Üniversiteler bacasız sanayidir. Hemen bütün il ve ilçelerde fakülte ve yüksekokullar çoğu sanayi şirketlerinden daha fazla para kazandırır.

Üniversiteler bacasız sanayidir. Hemen bütün il ve ilçelerde fakülte ve yüksekokullar çoğu sanayi şirketlerinden daha fazla para kazandırır. Özellikle öğrenciler ev sahipleri ve esnafın göz bebeğidir. Özel üniversitelerin de çoğu yatırım amaçlı kurulmuştur.
Üniversite sınav sonuçları açıklandıktan sonra, Pazar kızışmaya başladı. Hemen bütün kanallarda farklı üniversitelerin reklamları dönüyor. Sosyal medya ortamlarında, gazetelerin internet sayfalarında adı duyulmayan üniversitelerin reklamları var. Yurt dışındaki üniversitelerin de aracı kurumlar vasıtasıyla reklamlarını izlemek mümkün.
Başarı düzeyi düştükçe, tercih kotası da sürekli genişletiliyor. Sınırlamalar azaltılıyor sürekli. Barajlar bile kaldırıldı. Neredeyse açıkta kalma korkusu yok.
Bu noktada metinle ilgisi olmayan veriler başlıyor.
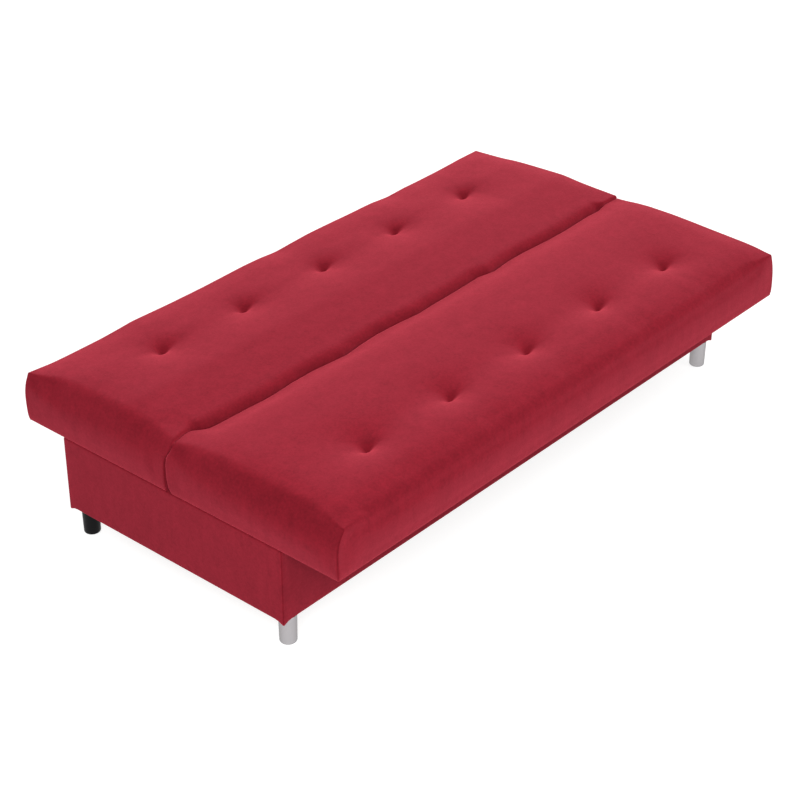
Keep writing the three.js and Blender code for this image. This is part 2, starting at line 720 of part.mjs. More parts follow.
// The frame sits in a recess under the cushion, and the fittings in a pocket at each end.
function makeCushion(panel) {
  const { direction } = panel;
  const insideOuter = panel.outer + direction * OUTER_WADDING;
  const insideJoint = panel.joint - direction * JOINT_WADDING;
  const recess = block(
    [-RAIL_OUTER - FIT, RAIL_OUTER + FIT],
    ordered(insideOuter, insideJoint),
    [PANEL_BOTTOM - OVERRUN, DECK_TOP + FIT],
  );
  const pocketX = [INNER_RAIL_OUTER - FIT, RAIL_INNER + POCKET_CLEARANCE];
  const pocketY = ordered(
    HINGE.y - direction * POCKET_REACH,
    HINGE.y + direction * (EYE_RADIUS + POCKET_CLEARANCE),
  );
  const pocketZ = [PANEL_BOTTOM - OVERRUN, HINGE.z + panel.pocketTop];
  const eyePocket = turned([
    [0, pocketX[0]],
    [EYE_RADIUS + POCKET_CLEARANCE, pocketX[0]],
    [EYE_RADIUS + POCKET_CLEARANCE, pocketX[1]],
    [0, pocketX[1]],
  ]).applyMatrix4(ACROSS).translate(0, HINGE.y, HINGE.z);
  const tools = [recess];
  for (const [, side] of ENDS) {
    const x = ordered(side * pocketX[0], side * pocketX[1]);
    tools.push(block(x, pocketY, pocketZ));
    const shift = side < 0 ? -pocketX[0] - pocketX[1] : 0;
    tools.push(eyePocket.clone().translate(shift, 0, 0));
  }
  const shell = cut(cushionShell(panel), ...tools);
  place(sofaBed, `${panel.name}_cushion`, shell, velour);
}

makeBeddingBox();
makeBoxFloor();
makeLegs();
makeFittings();
for (const panel of [SEAT, BACK]) {
  makeFrame(panel);
  makeCushion(panel);
}

export default sofaBed;
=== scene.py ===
"""Click clack sofa bed, laid flat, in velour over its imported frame. Metres, in the frame's own axes."""

import math

import bpy
import numpy as np
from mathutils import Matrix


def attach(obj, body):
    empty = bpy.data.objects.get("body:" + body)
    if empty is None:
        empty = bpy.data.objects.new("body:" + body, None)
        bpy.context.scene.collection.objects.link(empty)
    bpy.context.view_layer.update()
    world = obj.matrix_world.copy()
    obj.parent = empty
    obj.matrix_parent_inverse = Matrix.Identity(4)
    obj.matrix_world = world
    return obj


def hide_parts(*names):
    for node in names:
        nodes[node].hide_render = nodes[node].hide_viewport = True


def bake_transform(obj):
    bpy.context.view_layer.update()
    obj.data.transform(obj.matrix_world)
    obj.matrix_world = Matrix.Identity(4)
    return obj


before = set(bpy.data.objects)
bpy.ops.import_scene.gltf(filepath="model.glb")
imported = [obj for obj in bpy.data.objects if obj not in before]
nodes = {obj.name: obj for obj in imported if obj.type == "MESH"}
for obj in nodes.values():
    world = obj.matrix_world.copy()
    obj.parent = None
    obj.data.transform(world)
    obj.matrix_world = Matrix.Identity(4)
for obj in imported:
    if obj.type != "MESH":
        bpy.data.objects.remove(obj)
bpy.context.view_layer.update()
scene = bpy.context.scene
MM = 0.001


# Camera: where the photograph was taken from, its tilt and turn in degrees, its lens in millimetres
CAMERA_PLACE = (-3.81011, -3.22959, 3.17112)
CAMERA_TILT, CAMERA_TURN = 58.8356, -49.0714
FOCAL_LENGTH, SENSOR_WIDTH = 91.09, 36.0


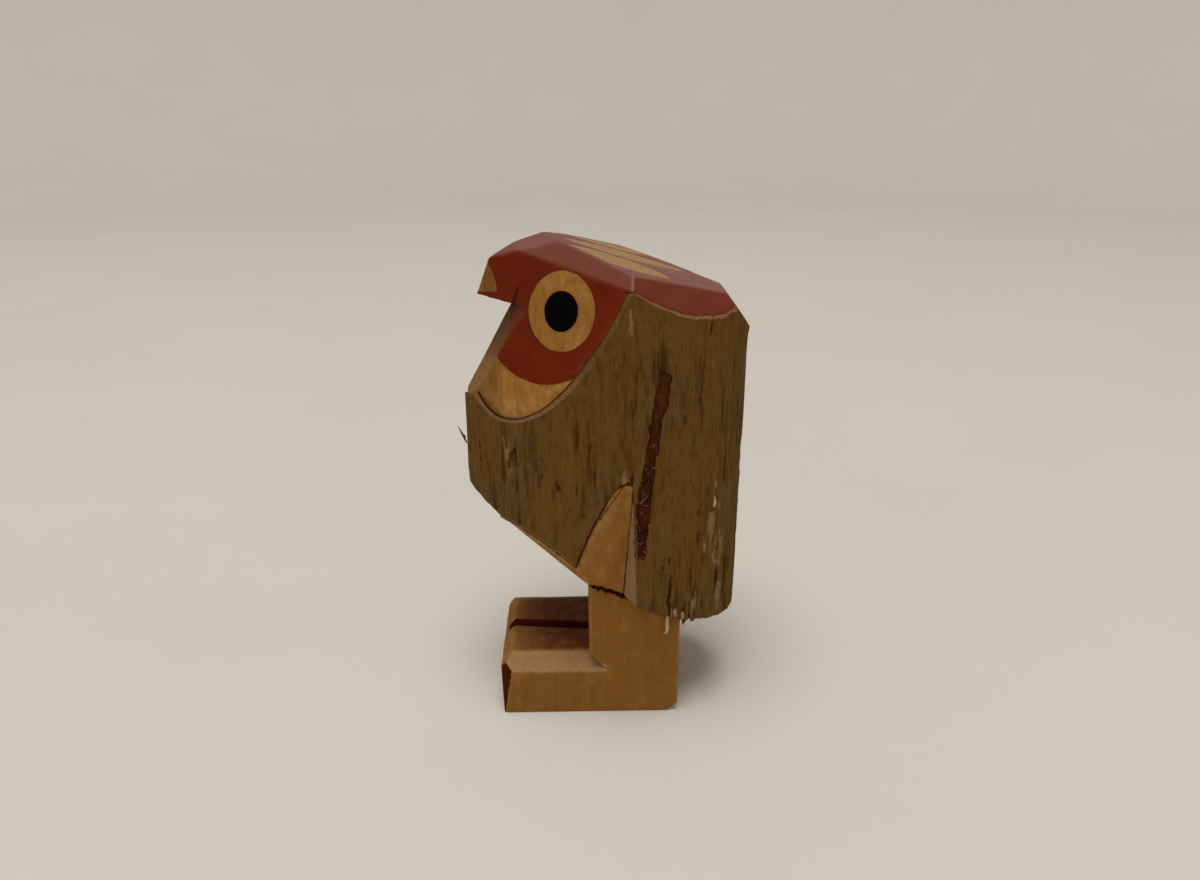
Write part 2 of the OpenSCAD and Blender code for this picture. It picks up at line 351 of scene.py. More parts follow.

Her puana göre bölüm ve program var.
Yüz binlerce gencimiz ve bir o kadar anne baba tercih yapacaklar. Maşallah anne ve babalar gençlerimizden çok daha heyecanlılar. Daha fazla araştırıyorlar.
Son yıllarda tercihte bilinç yükseldikçe, üniversitelerde boş kontenjanlar artıyor. Özellikle meslek yüksekokullarında bazı programlar kapanma eşiğine gelip gidiyor. Birçoğu kapanıyor. Paralı eğitimde de istihdamı kolay olmayan bölümler az tercih alıyor. Malum özel üniversitelerin ücretleri çok yükseldi.
Tercihlerden önce ülkenin önde gelen üniversitelerinden Hacettepe, ODTÜ, İTÜ, Boğaziçi gibi üniversiteler bile bol bol reklam veriyorlar. Hele vakıf üniversiteleri gazetelere tam sayfa ilan veriyor. Geçtiğimiz yıllarda olduğu gibi kontenjanların bir kısmı yine boş kalacak. Bu nedenle reklamlar daha ağırlıklı görünmeye başladı.
Eylülün ilk haftasında yapılacak kayıtlardan sonra açık kontenjanların artması kaçınılmaz görünüyor. Ek yerleştirme sistemiyle açık kontenjanların bir kısmına yerleştirme yapılır, ancak durum geçmiş yıllardakinden çok farklı görünmüyor. Kontenjan açığı çıkma olasılığı daha yüksek görünüyor. Hemen bütün illerde kiralar başta olmak üzere öğrenci masrafları çok arttı. Yaklaşık üç milyon gencimiz tercih yapabilme kotasında ve bir milyonun az üzerinde kontenjan var.  
Açık kontenjanlarda sorumluluğun öteki yüzünde de üniversiteler ve üniversitelerdeki yapılanmalar geliyor. Devlet üniversitelerinde ortaya çıkan kontenjan açıkları, bölge bölge tasnif edilerek yorumlandığında, ülke gençliğinin önceliklerinin hangi alanlar olduğu net bir şekilde ortaya çıkmaktadır. Dolayısıyla mevcut yapılanmaların gözden geçirilmesi ve üniversitelerin yeniden stratejik plan hazırlaması gerekmektedir.
Tercihlerde dikkati çeken önemli noktalardan biri de, imalat ve üretimden ziyade hizmet sektörlerine hitap eden bölümlerin kontenjanlarını doldurmaları ve kontenjanlarını yüksek puandan kapatmalarıdır. Bir yerde gençler, geleceği olan, evrensel anlamda geçerli olan alanlara yönelmektedirler.
Emek isteyen, alın teri isteyen mesleklerden sürekli uzaklaşan gençler, meslek yüksekokullarına mecbur kalmadıkça tercih yapmıyor. İstihdamı zor bölümlere yapılan tercihlerde de ikinci üçüncü hakkını kullanan gençlerin açıkta kalmama düşüncesi etkili görünüyor.
Gidişata göre reklamını fazla yapan, kendini daha iyi tanıtan üniversiteler kontenjanlarını dolduracak gibi görünüyor. Sıra devletin kesenin ağzını açmasına kalıyor. Burs ve kredileri mutlaka iki üç katına çıkarması gerekiyor.